Perhaps the invisible fourth rider alludes to Carl Jung’s Answer to Job, which argues for a unified, reconciled quaternity, and not a trinity; a symbolic totality that acknowledges the shadow (ticket?) suppressed by the idealized triad. In Jung’s schema, the fourth element completes the cycle by restoring what has been excluded, granting wholeness rather than perfection. The phantom rider becomes an embodiment of that hidden completion, an invisible force that trails behind the spectacle of the three visible figures, suggesting that beneath their exuberant surface rides the unacknowledged presence that makes the whole thing work. (Or perhaps threatens to undo it.)

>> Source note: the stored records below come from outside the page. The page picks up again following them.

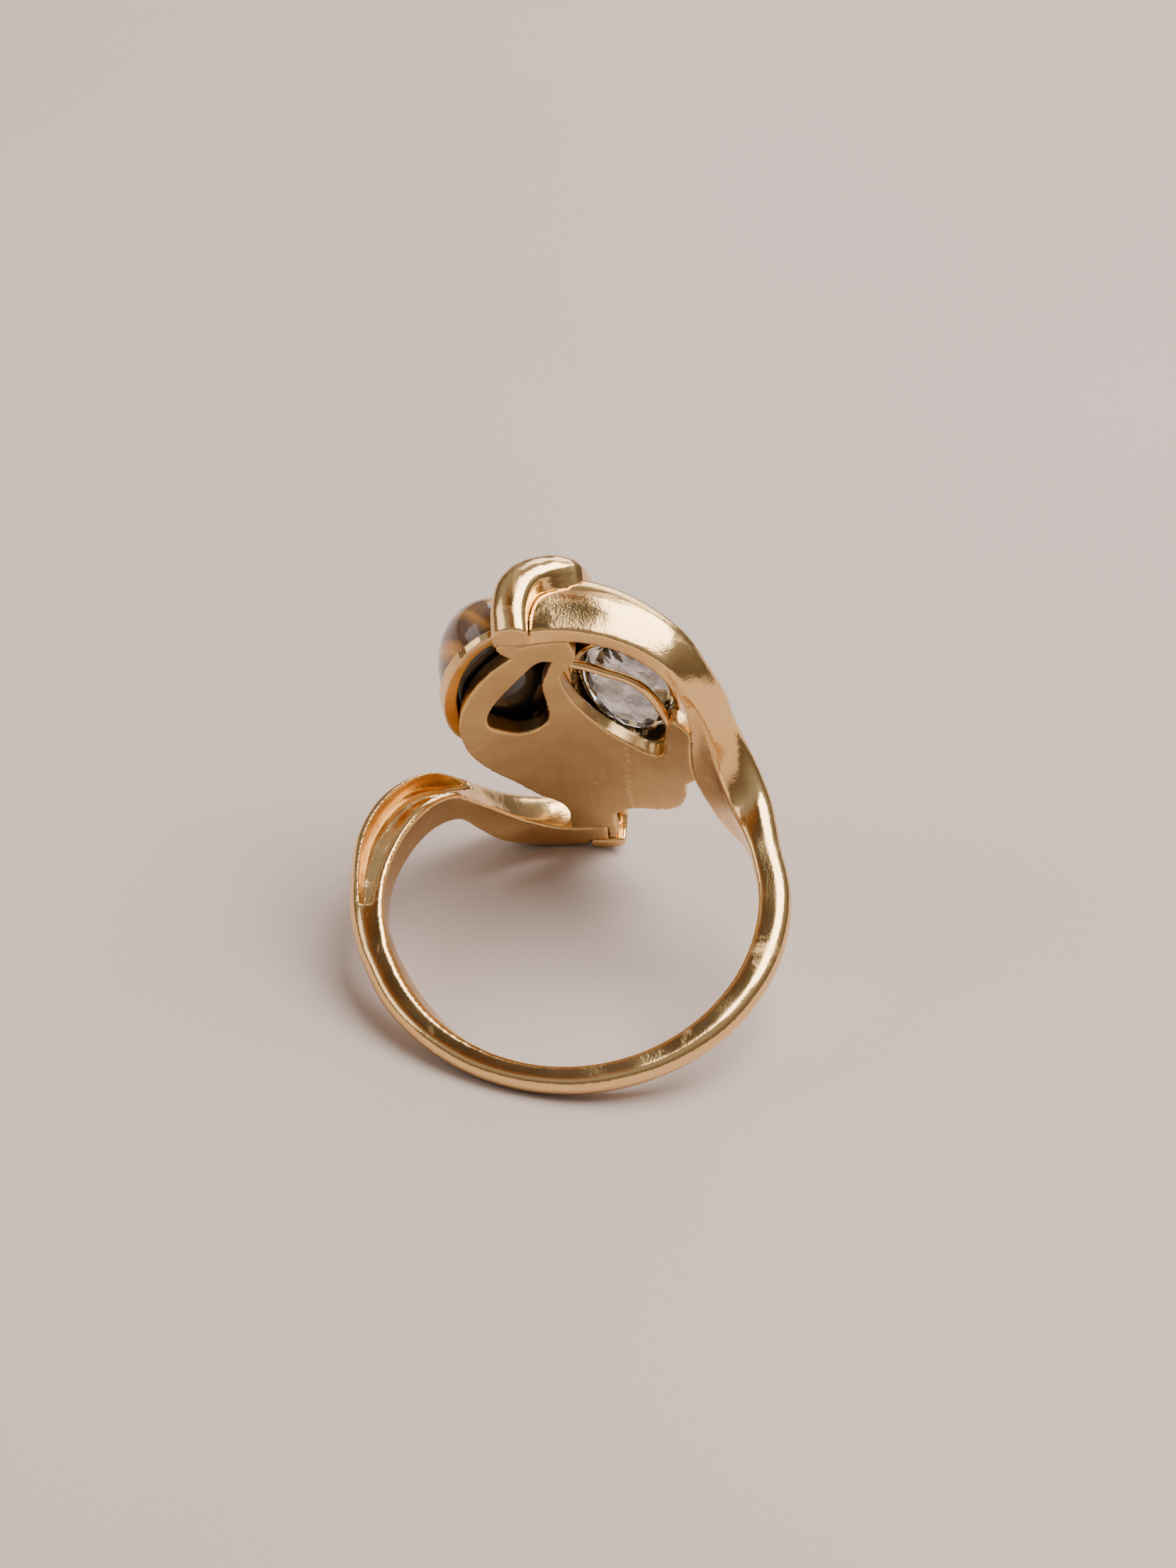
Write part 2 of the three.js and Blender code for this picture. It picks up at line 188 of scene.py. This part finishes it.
scratchRuns = [
    # turn of each run of hairlines, and how it is stretched
    ((0.3, 0.2, 0.9), (1, 0.035, 1)),
    ((0.9, -0.5, 0.2), (0.05, 1, 0.8)),
]


def scratchGroup():
    # hairline scratches in two directions, as a mask
    tree, given, result = newGroup("fine scratches", [("Density", 900.0)], ["Mask"])
    coords = objectCoords(tree, (-900, 0))
    masks = []
    for k, (turn, stretch) in enumerate(scratchRuns):
        place = addNode(tree, "ShaderNodeMapping", (-700, -300 * k), Rotation=turn, Scale=stretch)
        tree.links.new(coords, place.inputs["Vector"])
        noise = addNoise(tree, place.outputs["Vector"], (-500, -300 * k), Detail=3.0, Roughness=0.7)
        tree.links.new(given.outputs["Density"], noise.inputs["Scale"])
        masks.append(addRange(tree, noise.outputs["Fac"], (-300, -300 * k), *goldWearAndShade["scratchCut"]))
    tree.links.new(addMath(tree, "MAXIMUM", (-100, 0), *masks), result.inputs["Mask"])
    return tree


def wearGroup():
    # rubbed edges and grimy hollows, from how the surface turns
    tree, given, result = newGroup("rubbed and grimy", [("Breakup", 1500.0)], ["Edge", "Hollow"])
    shape = addNode(tree, "ShaderNodeNewGeometry", (-700, 0))
    noise = addNoise(tree, objectCoords(tree, (-900, -300)), (-700, -300), Detail=4.0, Roughness=0.6)
    tree.links.new(given.outputs["Breakup"], noise.inputs["Scale"])
    for k, (label, reach) in enumerate([("Edge", goldWearAndShade["rubbed"]), ("Hollow", goldWearAndShade["grimy"])]):
        turned = addRange(tree, shape.outputs["Pointiness"], (-450, -250 * k), *reach)
        patch = addRange(tree, noise.outputs["Fac"], (-450, -250 * k - 120), *goldWearAndShade["patches"],
                         low=goldWearAndShade["leastPatch"])
        worn = addMath(tree, "MULTIPLY", (-250, -250 * k), turned, patch)
        tree.links.new(worn, result.inputs[label])
    return tree


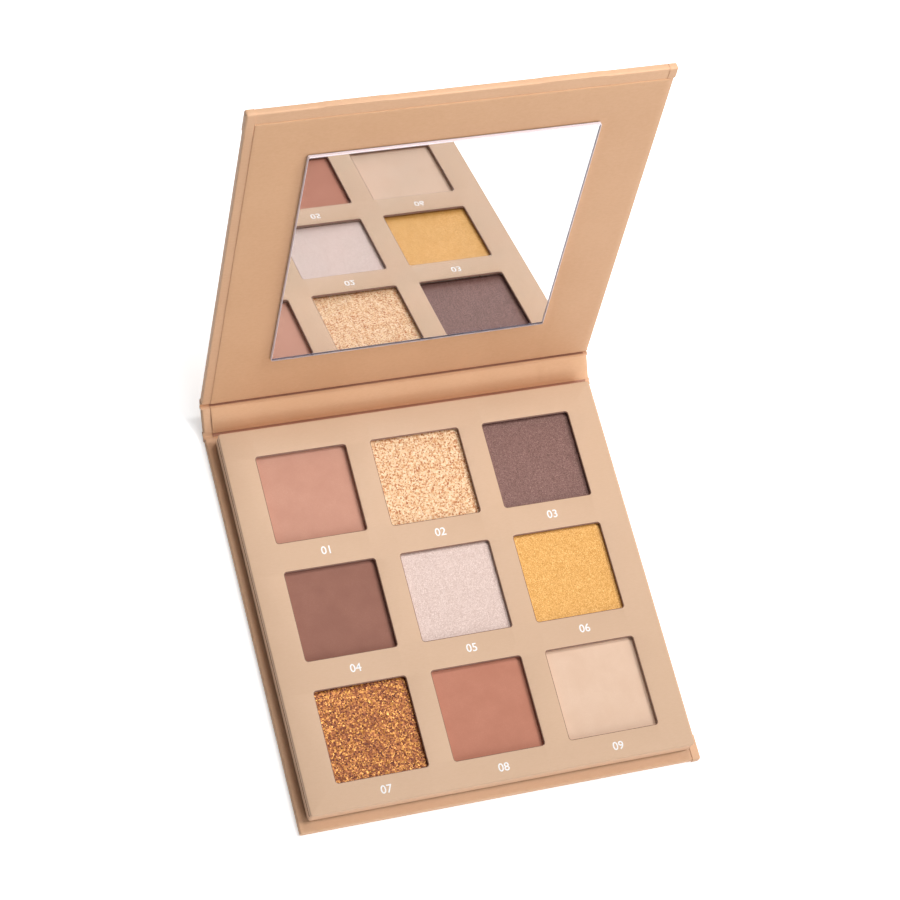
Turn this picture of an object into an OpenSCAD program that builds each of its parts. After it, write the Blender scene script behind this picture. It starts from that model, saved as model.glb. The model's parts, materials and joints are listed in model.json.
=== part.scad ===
/* [Pans and powders] */
// Side of each square pan
pan_side = 26; // [20:0.1:32]
// Height of each pan
pan_h = 3.2; // [2.4:0.1:5]
// Wall thickness of the pans
pan_wall = 0.25; // [0.2:0.05:0.5]
// Corner radius of the pans
pan_r = 1.4; // [1:0.1:3]
// Gap between a pan and its well, on each side
pan_fit = 0.2; // [0.1:0.05:0.4]
// Thickness of the glue under each pan
glue_t = 0.2; // [0.1:0.05:0.3]
// Radius of the glue dot under each pan
glue_r = 5; // [2:0.5:9]
// Gap between a powder and its pan's walls
powder_fit = 0.01; // [0.01:0.01:0.1]
// How far each pressed powder stays below its pan's rim
powder_drop = 0.5; // [0.2:0.1:1]

/* [Tray] */
// Gap between the pans' rims and the face card
rim_gap = 0.4; // [0.1:0.1:1]
// Width of the ribs between wells that are side by side
rib_x = 4.4; // [2:0.1:8]
// Width of the ribs between wells that are one behind the other
rib_y = 5.6; // [2:0.1:8]
// Width of the tray's rails at its left and right sides
rail_side = 7; // [3:0.1:15]
// Width of the tray's rail at its back
rail_back = 6.6; // [3:0.1:15]
// Corner radius of the tray
tray_r = 1; // [0.6:0.1:3]
// Thickness of the face card
face_t = 0.5; // [0.3:0.1:1]
// How far the face card reaches over each pan's edge
window_lip = 1; // [0.5:0.1:2]
// Corner radius of the windows
window_r = 0.8; // [0.5:0.1:3]
// Thickness of the tray's floor card
floor_t = 0.5; // [0.3:0.1:1]
// Thickness of the adhesive tapes
tape_t = 0.1; // [0.05:0.05:0.2]
// Distance of the tray's tape from the tray's edges
tape_inset = 4; // [2:0.5:8]
// Width of the tray's tape
tape_w = 12; // [5:0.5:20]

/* [Cover] */
// Bare margin of the base at each side of the tray
margin_side = 2.3; // [1:0.1:5]
// Bare margin of the base in front of the tray
margin_front = 2.6; // [1:0.1:5]
// Bare margin of the base behind the tray
margin_back = 1.2; // [0.8:0.1:4]
// How far the closed lid reaches past the base at the front
lid_reach = 0.6; // [0:0.1:1.5]
// Thickness of the greyboard in each cover panel
board_t = 1.5; // [1:0.1:2.5]
// Thickness of the wrapping and lining paper
paper_t = 0.2; // [0.1:0.05:0.3]
// Width of the wrap that is turned in over the boards
turn_in = 13; // [8:0.5:16]
// Corner radius of the wrapped panels
panel_r = 0.8; // [0.5:0.1:2]
// Strip of wrap left bare at the liner's left edge
liner_left = 2.3; // [1:0.1:5]
// Strip of wrap left bare at the liner's right edge
liner_right = 1; // [0.5:0.1:5]
// Strip of wrap left bare at the lid's front edge
liner_front = 3.4; // [1:0.1:6]
// How far the base's liner stays inside the tray's outline
liner_tuck = 1.5; // [1:0.1:4]

/* [Spine and paper hinges] */
// Extra width of each paper hinge over the thickness of a panel
hinge_play = 0.2; // [0.1:0.05:0.5]
// Free space round the bead of bent paper in each hinge
fold_play = 0.3; // [0.25:0.05:0.5]
// Free play between the closed lid's mirror and the tray
close_gap = 0.4; // [0.2:0.1:1]
// Rest angle of the spine above the base's plane
spine_rest = 34; // [10:1:80]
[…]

The needs of cold capitalist reality and those of adjoining ghost worlds come into rude contact | Notes on Thomas Pynchon’s Shadow Ticket, Ch. 19-20

Notes on Chapters 1-7 | Glows in the dark.

Notes on Chapters 8-14 | Halloween all the time.

Notes on Chapters 15-18 | Ghostly crawl.


Chapter 19:

Last time we checked on hero Hicks McTaggart, our P.I. was in NYC, unwillingly sent there by his intelligence agency, U-Ops. A “a needle full of something in the chloral hydrate family” sends Hicks out on the Atlantic, on the “ocean liner Stupendica. The Stupendica is presumably the same ship, or a version of the ship, from Pynchon’s opus Against the Day. In the “Bilocations” section, the Stupendica bifurcates (or  doubles?), engendering a second ship, the Emperor Maximilian, which departs on its own timeline to other bellicose adventures.

Aboard this particularStupendica, Shanghaied Hicks revives to a “seagoing-type tomato” named “Glow Tripforth del Vasto…here on assignment for Hep Debutante magazine, sending in a series of articles on how to be a Jazz Age adventuress on a Depression budget.”

Glow’s name immediately recalls Shadow Ticket’s motif of “glow in the dark” images and monster movie irradiation. The name “Glow Tripforth” (she married into the del Vasto name) also echoes “Geli Tripping,” the beautiful young witch who takes up with Tyrone Slothrop in Gravity’s Rainbow.

Indeed, much in seafaring Chapter 19 seems to echo some of Gravity’s Rainbow’s nautical (and casino) episodes. The Stupendica isn’t the Anubis of GR, but, with its “grinning stewards, uniformed juveniles years corrupted, American sorority girls, [and] exiled royalty” it offers another version of Pynchon’s ship of foolish fun.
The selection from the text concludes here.